Common Issues Troubleshooting
Issue 1: Metastore connection timeout
Check if Metastore process is alive on h121/h123:
jps | grep HiveMetaStore
Issue 2: Metadata version mismatch
Re-run initialization:
schematool -dbType mysql -initSchema
# If already exists, upgrade
schematool -dbType mysql -upgradeSchema
Issue 3: Metadata inconsistency across nodes
Ensure h121 and h123 connect to the same MySQL instance, not separate databases. Two Metastore instances share same metadata, consistency guaranteed by MySQL’s concurrency control.

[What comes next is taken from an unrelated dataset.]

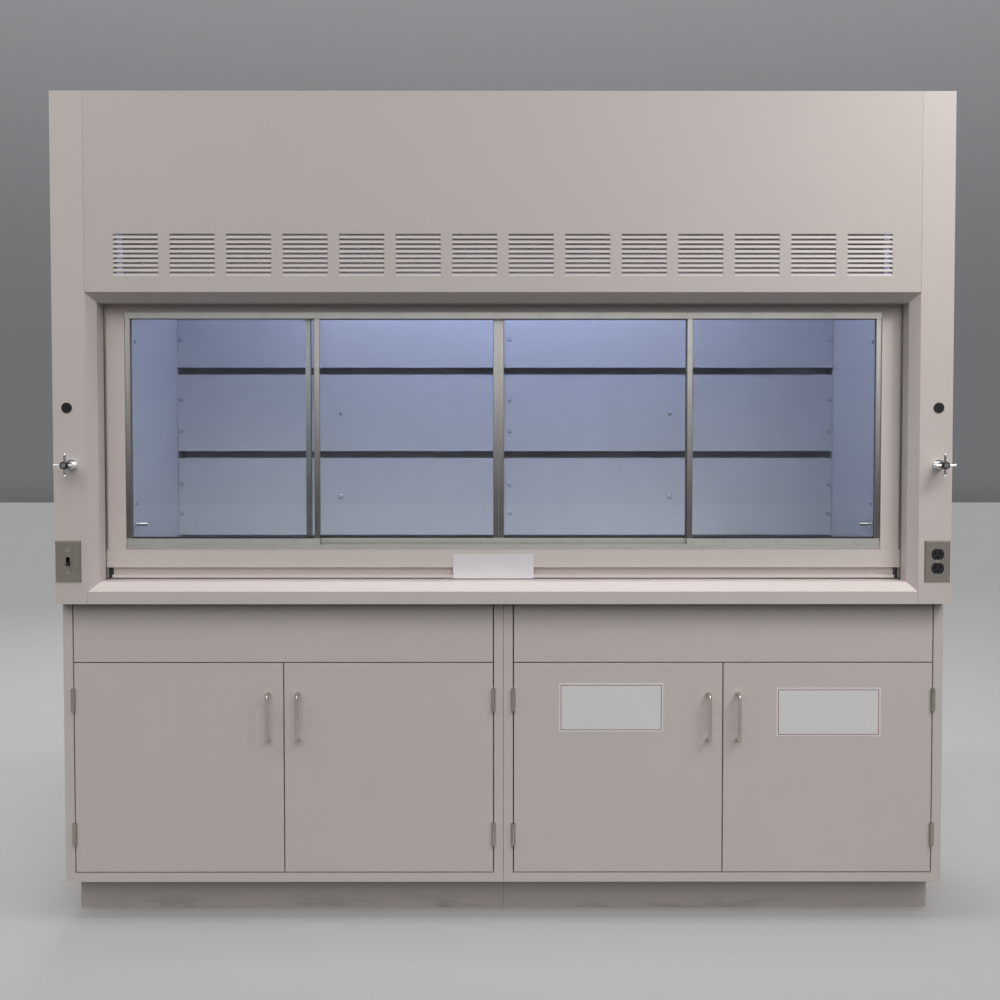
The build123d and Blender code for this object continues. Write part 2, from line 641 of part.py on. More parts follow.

Metastore Sharing with Other Compute Engines
The biggest value of remote Metastore is that it can be shared by multiple compute engines:
Hive ─┐
Spark ─┤──→ Metastore (thrift://h121:9083)──→ MySQL
Impala─┘
Spark can access the same Hive metadata by configuring spark.hadoop.hive.metastore.uris, enabling cross-engine table sharing. This is the foundation for building a unified data lake.